Export-time de-identification fails GDPR Article 25 ("data protection by default") because it stores identified data by default and de-identifies only on the way out. It fails the HIPAA Minimum Necessary standard for research workloads because it exposes identified data to any system that queries before export. As soon as a second downstream consumer exists, someone will query the identified store for a use case that should have hit the de-identified one. The structurally correct design maintains both datasets continuously from first ingestion and routes all secondary-use queries to the de-identified dataset by default.

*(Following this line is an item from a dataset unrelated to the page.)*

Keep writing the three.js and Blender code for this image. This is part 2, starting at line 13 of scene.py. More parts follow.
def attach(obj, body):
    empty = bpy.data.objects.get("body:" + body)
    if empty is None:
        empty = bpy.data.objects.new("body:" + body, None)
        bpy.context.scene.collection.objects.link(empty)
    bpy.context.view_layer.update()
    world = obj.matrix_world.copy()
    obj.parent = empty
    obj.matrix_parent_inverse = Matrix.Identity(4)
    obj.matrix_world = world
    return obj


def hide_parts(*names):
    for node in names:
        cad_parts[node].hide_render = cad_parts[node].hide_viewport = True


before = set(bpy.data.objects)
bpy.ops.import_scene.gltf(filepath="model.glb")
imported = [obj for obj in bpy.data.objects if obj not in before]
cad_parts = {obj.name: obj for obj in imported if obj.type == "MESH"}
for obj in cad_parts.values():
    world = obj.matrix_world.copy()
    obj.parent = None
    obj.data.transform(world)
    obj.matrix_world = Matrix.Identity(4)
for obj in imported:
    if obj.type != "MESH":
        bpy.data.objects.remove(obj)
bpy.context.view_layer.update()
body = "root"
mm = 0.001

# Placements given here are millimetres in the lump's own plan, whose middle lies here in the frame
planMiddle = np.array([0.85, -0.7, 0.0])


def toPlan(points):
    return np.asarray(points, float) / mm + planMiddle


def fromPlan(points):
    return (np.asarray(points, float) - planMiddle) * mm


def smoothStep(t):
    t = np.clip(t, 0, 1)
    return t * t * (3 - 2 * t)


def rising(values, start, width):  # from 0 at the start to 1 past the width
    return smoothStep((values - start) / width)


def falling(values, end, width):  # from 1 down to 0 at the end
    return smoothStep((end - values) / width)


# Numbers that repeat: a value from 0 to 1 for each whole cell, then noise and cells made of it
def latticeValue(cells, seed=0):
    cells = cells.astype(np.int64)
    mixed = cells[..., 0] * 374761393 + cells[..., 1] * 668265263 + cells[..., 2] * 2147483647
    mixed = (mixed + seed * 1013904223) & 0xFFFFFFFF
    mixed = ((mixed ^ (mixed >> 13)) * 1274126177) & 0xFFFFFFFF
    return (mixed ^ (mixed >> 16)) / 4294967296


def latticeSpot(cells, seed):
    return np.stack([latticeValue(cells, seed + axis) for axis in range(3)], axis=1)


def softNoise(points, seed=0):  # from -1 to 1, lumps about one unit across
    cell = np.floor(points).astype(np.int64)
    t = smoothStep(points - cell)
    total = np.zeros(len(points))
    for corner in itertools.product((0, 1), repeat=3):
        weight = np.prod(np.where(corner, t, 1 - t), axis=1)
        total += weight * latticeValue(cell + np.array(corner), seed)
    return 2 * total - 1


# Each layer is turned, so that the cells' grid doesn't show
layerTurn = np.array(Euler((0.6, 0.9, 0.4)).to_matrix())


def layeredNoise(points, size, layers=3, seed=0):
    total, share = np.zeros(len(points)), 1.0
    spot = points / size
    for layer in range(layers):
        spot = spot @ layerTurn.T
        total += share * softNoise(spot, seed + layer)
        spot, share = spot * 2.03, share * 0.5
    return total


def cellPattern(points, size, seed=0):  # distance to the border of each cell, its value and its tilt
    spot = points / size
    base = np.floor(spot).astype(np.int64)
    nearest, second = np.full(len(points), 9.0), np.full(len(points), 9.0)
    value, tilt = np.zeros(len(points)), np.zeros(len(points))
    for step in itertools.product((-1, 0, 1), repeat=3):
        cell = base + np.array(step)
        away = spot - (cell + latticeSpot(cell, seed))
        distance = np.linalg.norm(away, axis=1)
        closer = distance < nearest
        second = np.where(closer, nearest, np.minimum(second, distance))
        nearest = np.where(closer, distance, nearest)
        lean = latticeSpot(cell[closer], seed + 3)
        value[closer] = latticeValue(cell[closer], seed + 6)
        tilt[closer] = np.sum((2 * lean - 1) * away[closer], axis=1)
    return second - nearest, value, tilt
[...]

Each audit log entry is hashed using HMAC over its canonical fields plus the hash of the preceding entry, forming a chain. An administrator with direct database access can append new records but cannot silently edit or delete a prior one. Any modification breaks the chain at exactly that point, and the break is detectable on inspection. This property satisfies 21 CFR Part 11's requirement for audit trail integrity: the record is not just present, it is verifiably unaltered since it was written. The log captures who accessed data, what was accessed, when, why (purpose code), how (query text or MCP tool call), and the hash chain fields.

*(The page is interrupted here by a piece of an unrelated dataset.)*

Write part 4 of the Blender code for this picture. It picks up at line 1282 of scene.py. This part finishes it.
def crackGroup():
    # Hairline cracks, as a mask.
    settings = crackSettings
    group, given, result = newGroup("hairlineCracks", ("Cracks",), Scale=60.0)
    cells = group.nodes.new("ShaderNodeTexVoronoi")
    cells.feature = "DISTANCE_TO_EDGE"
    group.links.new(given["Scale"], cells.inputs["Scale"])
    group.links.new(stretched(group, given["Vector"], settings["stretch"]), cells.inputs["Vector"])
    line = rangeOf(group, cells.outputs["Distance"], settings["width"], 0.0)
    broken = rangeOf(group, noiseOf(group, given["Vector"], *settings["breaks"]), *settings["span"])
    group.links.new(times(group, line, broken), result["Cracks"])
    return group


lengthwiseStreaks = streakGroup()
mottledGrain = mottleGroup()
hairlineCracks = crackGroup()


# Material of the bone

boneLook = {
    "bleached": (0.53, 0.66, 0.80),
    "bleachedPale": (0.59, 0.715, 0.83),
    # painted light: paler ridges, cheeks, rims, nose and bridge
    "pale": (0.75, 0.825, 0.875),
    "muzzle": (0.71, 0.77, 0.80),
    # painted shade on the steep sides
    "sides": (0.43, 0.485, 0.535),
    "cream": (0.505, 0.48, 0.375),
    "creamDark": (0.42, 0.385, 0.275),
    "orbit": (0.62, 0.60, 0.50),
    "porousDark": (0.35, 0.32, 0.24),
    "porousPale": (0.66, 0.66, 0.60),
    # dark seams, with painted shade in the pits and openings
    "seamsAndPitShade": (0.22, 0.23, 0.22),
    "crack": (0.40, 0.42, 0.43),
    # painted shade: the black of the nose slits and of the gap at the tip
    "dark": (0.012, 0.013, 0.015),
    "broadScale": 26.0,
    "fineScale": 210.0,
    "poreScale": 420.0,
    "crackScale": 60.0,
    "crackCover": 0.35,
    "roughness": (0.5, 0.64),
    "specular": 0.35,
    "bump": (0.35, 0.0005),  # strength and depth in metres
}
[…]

Consent status tracked at ingestion reflects the patient's consent at the moment the data entered the system. If a patient later withdraws consent from research use, data ingested while they consented would still be eligible under ingestion-time enforcement - even though the patient has since withdrawn. Query-time enforcement checks the patient's current consent status at the moment of each query. A patient who withdrew consent is excluded immediately, not at the next pipeline run or the next data refresh.

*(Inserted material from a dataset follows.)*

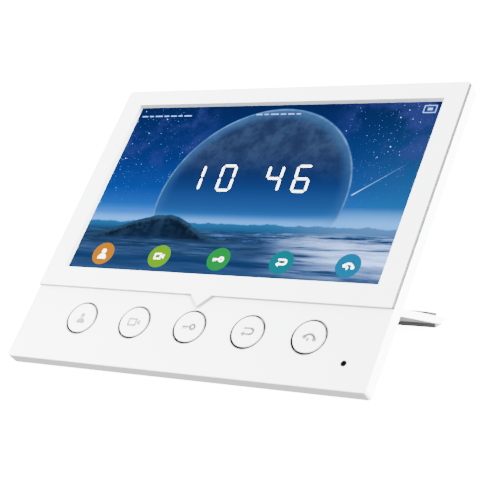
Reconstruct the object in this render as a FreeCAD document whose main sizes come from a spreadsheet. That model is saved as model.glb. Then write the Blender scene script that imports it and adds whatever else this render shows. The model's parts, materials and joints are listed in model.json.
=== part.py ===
"""Desk-standing video intercom monitor: a white indoor station leaning back on a fold-out leg.

Each piece is drawn in the station's own axes: x across, y up the front face from its lower edge, z out
of the front face with z = 0 on the key panel. The station is then leaned back and set on the table.
"""

import FreeCAD, Part
import math
import os
import Sketcher

V = FreeCAD.Vector
doc = FreeCAD.newDocument("intercom")
sheet = doc.addObject("Spreadsheet::Sheet", "dims")

DRIVING = {
    "lean": 42, "body_wide": 174, "body_high": 142, "corner_rad": 1.5, "face_thick": 2, "skirt_deep": 6,
    "skirt_thick": 2, "back_round": 0.8, "face_round": 0.4,
    "bezel_thick": 1.2, "bezel_round": 0.25, "seam_up": 35.2, "notch_half": 5.3, "notch_drop": 5.5,
    "window_wide": 155, "window_high": 89.2, "window_up": 44.7, "lip_thick": 1.25,
    "lens_border": 2.5, "lens_thick": 0.8, "lens_gap": 0.2, "foam_thick": 0.6, "foam_wide": 2,
    "lcd_thick": 2.3, "frame_thick": 0.3,
    "key_pitch": 27.85, "key_up": 20.75, "key_rad": 7.05, "key_gap": 0.6, "key_proud": 0.25,
    "key_round": 0.35, "key_travel": 0.5, "flange_extra": 1.2, "flange_thick": 0.8, "stem_rad": 1.75,
    "stem_gap": 0.15, "switch_wide": 6.2, "switch_high": 3.1, "keyboard_deep": 7.4,
    "keyboard_wide": 124, "keyboard_high": 12.5, "keyboard_thick": 1.2,
    "mic_x": 74, "mic_up": 11.1, "mic_hole": 1.05, "mic_rad": 2.2, "boot_wall": 0.9, "boot_deep": 2.4,
    "cover_inset": 2.15, "cover_flange": 1, "flange_deep": 5.4, "case_half": 74, "case_low": 12,
    "case_slope": 6, "case_top": 130, "case_deep": 20, "case_wall": 2,
    "bay_half": 38, "bay_low": 19, "bay_top": 42, "bay_deep": 8, "bay_wall": 1.5,
    "vent_pitch": 6, "vent_wide": 2, "vent_high": 12, "vent_up": 108,
    "board_half": 63, "board_low": 46, "board_top": 120, "board_deep": 8.2, "board_thick": 1.6,
    "chip_high": 1.2, "shield_high": 2.4, "jack_wide": 16, "jack_long": 18, "jack_high": 10,
    "jack_x": -16, "block_wide": 30, "block_long": 10, "block_high": 10, "block_x": 14,
    "speaker_x": -50, "speaker_up": 84, "speaker_rad": 15, "speaker_high": 4.5, "speaker_gap": 0.4,
    "screw_rad": 1.25, "screw_head": 2.4, "head_high": 1.2, "screw_bite": 2.2, "seat_thick": 2.4,
    "cross_wide": 0.7,
    "insert_x": 30, "insert_up": 118, "insert_rad": 2.8, "insert_bore": 1.65, "insert_long": 6,
    "hinge_up": 49.1, "hinge_back": 25, "pin_rad": 1.5, "pin_gap": 0.02, "ear_gap": 0.6,
    "ear_in": 44.3, "ear_out": 52.3, "ear_rad": 3.2, "barrel_rad": 2.9, "bracket_thick": 1.6,
    "bracket_half": 70, "bracket_drop": 4.6, "bracket_rise": 16.9, "stop_gap": 0.05,
    "leg_half": 71, "leg_thick": 3, "leg_slope": 21.5, "slot_reach": 4.6, "foot_thick": 1.9,
    "foot_long": 5.6, "pad_rad": 6.8, "pad_thick": 1.3, "pad_side": 1.5, "pad_back": 0.8,
}
for row, (alias, number) in enumerate(DRIVING.items(), start=1):
    sheet.set(f"A{row}", str(number))
    sheet.setAlias(f"A{row}", alias)
doc.recompute()

LEAN = math.radians(DRIVING["lean"])
SLOPE = math.radians(DRIVING["leg_slope"])


def cells(text):
    """Points each bare size name in a formula at its cell."""
    out = ""
    word = ""
    for letter in str(text) + " ":
        if letter.isalnum() or letter == "_":
            word += letter
            continue
        out += "dims." + word if word in DRIVING else word
        out += letter
        word = ""
    return out.strip()


def bind(thing, **formulas):
    for name, text in formulas.items():
        thing.setExpression(name.replace("__", "."), cells(text))


def place_at(thing, spot):
    for axis, text in zip("xyz", spot):
        thing.setExpression("Placement.Base." + axis, cells(text))


def box(spot, long, deep, high):
    """A box from its least corner, each value a formula."""
    made = doc.addObject("Part::Box", "Block")
    bind(made, Length=long, Width=deep, Height=high)
    place_at(made, spot)
    return made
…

A terminology update - a new SNOMED CT release that adds or reorganizes concept codes - changes how concepts are mapped at the Gold tier without changing how text is extracted at the Silver tier. An extraction model retrain changes how Silver facts are produced without changing how Gold-tier business rules resolve conflicts. If these versioning layers are coupled, any change to one forces re-derivation of everything downstream. Independent versioning means a terminology update re-derives only the affected Gold mappings, leaving Silver intact. This is what makes point-in-time reconstruction tractable at population scale.
Given a query and a timestamp, the system should return the result it would have returned at that time in seconds - not through reconstructing a snapshot or re-running a pipeline with archived parameters. Patient Journey Intelligence achieves this because all four versioning layers (datasets, extraction models, terminology releases, business rules) are independently pinned and content-addressed. The reconstruction uses the Gold dataset as it existed at the target timestamp, with the extraction model versions, terminology releases, and business rules that were active at that time. All four are pinned; the answer is deterministic, not approximate.
Every project is assigned an authorized scope: which data domains it can access, which patient populations, and which purpose codes. Queries outside that scope are rejected at the database layer regardless of what SQL is written. This is different from application-level enforcement, where the application decides what to query and the database executes any valid SQL. Database-layer enforcement means a misconfigured or compromised application cannot accidentally or maliciously access out-of-scope data. It also means enforcement is consistent across SQL queries, REST API calls, and MCP tool invocations - all three access patterns route through the same policy enforcement point.